Live migration works by keeping a cluster in MongoDB Atlas in sync with your source database. During this process, your application can continue to read and write from your source database. Since the process watches upcoming changes, all will be replicated, and the migration can be done online. You decide when to change the application connection setting and do cutover. To do the process less prone Atlas provides Validate option which checks whitelist IP access, SSL configuration, CA, etc.
Full-Text Search
Full-text search is another service cloud service provided by MongoDB and is available only in MongoDB Atlas. Non-Atlas MongoDB deployments can use text indexing. Atlas Full-Text Search is built on Open Source Apache Lucene. Lucene is a powerful text search library. Lucene has a custom query syntax for querying its indexes. It’s a foundation of popular systems such as Elasticsearch and Apache Solr. It allows creating an index for full-text search, it’s searching, saving and reading. It’s fully integrated into Atlas MongoDB so there are no additional systems or infrastructure to provision or manage.
MongoDB Data Lake (beta)
The last MongoDB cloud feature we would like to mention in MongoDB Data Lake. It’s fairly new service addressing the popular concept of data lakes. A data lake is a vast pool of raw data, the purpose for which is not yet defined. Instead of placing data in a purpose-built data store, you move it into a data lake in its original format. This eliminates the upfront costs of data ingestion, like transformation. Once data is placed into the.

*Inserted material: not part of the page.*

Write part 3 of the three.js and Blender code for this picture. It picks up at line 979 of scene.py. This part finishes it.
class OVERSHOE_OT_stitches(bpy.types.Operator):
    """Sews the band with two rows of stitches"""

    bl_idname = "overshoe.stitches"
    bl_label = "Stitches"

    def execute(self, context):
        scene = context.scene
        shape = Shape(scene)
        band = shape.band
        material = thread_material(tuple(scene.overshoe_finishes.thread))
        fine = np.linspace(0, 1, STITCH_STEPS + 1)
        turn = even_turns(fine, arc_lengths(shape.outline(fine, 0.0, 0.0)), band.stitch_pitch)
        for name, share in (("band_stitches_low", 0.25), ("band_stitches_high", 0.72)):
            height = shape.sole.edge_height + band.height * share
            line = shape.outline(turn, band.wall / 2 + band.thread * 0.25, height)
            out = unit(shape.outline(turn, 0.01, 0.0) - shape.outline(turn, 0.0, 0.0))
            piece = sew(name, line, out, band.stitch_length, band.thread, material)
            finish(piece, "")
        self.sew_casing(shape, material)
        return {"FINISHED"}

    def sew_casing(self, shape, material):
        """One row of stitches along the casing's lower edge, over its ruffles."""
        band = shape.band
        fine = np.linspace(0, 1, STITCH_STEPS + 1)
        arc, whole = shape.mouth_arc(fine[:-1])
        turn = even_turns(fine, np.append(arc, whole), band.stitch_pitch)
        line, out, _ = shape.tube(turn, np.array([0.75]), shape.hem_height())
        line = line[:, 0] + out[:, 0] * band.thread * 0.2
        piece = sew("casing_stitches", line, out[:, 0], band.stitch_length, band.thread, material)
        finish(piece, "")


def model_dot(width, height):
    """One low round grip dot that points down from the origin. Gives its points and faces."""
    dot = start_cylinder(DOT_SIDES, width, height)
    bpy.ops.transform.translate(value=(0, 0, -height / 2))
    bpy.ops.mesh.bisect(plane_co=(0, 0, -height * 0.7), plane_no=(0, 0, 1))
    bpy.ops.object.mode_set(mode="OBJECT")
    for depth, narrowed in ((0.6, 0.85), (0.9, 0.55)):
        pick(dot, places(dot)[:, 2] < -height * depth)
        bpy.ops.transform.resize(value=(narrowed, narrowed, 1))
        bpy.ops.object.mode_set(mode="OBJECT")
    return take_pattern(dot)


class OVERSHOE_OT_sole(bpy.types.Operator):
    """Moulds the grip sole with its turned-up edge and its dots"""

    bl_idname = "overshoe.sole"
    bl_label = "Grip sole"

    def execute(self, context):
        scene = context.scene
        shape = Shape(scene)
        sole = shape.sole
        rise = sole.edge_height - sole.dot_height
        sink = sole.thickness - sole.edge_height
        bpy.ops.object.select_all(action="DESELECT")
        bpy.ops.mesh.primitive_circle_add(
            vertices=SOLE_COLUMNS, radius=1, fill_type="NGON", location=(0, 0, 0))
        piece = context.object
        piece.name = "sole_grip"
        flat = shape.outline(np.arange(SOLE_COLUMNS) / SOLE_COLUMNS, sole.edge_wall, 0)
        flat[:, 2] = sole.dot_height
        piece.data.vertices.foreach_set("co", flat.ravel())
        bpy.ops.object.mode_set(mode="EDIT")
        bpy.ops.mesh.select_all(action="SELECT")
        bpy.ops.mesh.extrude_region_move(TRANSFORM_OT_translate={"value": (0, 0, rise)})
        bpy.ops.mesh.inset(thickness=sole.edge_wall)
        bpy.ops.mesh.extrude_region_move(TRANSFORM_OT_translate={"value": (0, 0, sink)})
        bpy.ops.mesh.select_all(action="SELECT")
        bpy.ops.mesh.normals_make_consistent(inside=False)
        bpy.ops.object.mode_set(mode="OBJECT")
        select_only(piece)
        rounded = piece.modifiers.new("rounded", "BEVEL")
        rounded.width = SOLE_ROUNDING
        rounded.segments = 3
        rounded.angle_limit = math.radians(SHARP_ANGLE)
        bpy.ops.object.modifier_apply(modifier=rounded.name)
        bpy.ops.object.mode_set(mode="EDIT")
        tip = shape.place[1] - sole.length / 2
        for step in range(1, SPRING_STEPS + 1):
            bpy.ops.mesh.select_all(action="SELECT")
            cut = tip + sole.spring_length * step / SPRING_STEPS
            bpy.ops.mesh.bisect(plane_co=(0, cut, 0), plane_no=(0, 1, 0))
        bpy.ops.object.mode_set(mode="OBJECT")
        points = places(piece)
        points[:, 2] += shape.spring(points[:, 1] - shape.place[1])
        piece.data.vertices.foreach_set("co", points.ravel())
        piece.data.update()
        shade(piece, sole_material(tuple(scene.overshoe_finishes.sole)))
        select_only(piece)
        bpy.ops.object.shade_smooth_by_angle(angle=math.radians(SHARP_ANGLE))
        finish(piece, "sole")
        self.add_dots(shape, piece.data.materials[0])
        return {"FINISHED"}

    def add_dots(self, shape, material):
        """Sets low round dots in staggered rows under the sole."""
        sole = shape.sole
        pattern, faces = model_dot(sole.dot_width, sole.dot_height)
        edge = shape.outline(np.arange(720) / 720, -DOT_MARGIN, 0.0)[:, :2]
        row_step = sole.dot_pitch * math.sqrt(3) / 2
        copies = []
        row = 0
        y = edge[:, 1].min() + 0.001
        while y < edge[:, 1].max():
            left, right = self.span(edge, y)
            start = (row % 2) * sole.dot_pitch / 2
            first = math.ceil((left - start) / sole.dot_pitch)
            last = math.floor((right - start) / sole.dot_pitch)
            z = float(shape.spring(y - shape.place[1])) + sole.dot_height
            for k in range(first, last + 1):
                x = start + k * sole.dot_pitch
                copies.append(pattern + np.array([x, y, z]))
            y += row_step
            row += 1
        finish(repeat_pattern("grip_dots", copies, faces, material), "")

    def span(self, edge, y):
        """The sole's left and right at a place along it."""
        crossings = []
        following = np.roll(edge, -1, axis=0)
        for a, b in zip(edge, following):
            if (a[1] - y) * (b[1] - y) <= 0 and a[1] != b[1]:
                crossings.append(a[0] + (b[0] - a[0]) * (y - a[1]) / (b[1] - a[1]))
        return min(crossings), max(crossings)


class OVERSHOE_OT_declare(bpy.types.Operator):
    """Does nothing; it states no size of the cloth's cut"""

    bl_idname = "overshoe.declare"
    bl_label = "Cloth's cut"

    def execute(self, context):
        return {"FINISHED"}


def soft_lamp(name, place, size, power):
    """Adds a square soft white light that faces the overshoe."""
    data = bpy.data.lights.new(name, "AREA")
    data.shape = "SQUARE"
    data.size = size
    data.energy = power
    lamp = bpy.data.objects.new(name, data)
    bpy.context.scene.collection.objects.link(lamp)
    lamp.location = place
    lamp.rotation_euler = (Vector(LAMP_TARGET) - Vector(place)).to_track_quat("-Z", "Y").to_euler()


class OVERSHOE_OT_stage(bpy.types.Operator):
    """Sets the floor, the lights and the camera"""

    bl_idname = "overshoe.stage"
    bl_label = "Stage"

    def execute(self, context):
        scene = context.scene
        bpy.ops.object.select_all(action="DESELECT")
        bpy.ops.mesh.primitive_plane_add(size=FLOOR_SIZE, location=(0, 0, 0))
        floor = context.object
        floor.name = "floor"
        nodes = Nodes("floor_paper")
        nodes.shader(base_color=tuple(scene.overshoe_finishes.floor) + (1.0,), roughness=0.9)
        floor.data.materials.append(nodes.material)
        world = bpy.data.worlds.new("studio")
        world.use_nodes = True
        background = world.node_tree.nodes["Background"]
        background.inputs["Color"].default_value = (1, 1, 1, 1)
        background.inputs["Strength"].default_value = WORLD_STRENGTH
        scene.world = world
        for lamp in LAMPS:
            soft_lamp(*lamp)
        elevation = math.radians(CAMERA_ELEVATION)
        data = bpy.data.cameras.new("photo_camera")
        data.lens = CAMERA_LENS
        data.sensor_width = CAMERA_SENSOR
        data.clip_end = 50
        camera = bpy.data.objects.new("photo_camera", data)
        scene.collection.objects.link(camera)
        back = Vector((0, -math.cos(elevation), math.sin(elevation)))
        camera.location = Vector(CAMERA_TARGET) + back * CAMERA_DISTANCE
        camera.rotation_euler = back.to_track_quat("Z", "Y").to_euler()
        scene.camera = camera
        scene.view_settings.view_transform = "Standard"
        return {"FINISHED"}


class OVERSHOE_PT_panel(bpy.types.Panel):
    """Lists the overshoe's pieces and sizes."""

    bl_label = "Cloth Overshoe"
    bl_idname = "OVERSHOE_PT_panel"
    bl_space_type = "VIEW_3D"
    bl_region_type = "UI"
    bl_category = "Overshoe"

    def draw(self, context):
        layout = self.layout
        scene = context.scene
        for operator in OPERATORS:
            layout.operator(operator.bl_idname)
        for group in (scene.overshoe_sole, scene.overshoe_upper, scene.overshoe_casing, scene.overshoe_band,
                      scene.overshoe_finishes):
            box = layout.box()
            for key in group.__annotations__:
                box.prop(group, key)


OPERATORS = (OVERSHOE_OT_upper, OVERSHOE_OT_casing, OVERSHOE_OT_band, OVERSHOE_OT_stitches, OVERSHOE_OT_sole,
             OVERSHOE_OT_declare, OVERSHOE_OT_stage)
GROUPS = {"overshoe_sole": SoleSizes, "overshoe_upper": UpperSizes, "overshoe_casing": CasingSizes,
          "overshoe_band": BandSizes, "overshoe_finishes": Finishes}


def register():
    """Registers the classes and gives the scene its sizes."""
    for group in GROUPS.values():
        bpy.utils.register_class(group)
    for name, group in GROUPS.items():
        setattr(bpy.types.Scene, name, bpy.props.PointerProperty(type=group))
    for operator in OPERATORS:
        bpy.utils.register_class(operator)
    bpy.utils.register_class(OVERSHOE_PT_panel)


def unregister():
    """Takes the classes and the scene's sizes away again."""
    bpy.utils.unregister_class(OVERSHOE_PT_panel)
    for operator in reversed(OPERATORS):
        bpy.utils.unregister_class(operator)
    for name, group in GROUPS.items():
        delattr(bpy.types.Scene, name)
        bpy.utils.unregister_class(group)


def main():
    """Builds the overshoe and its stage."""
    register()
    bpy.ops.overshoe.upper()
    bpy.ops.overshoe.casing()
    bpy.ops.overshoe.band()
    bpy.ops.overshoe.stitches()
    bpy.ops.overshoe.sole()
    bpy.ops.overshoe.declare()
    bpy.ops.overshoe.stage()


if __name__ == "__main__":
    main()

Using Atlas Data Lake to ingest your S3 data into Atlas clusters allows you to query data stored in your AWS S3 buckets using the Mongo Shell, MongoDB Compass, and any MongoDB driver.
There are some limitations though. The following features do not work yet like monitoring Data Lakes with Atlas monitoring tools, single S3 AWS account support, IP whitelist and AWS account and AWS security groups limitations or no possibility to add indexes.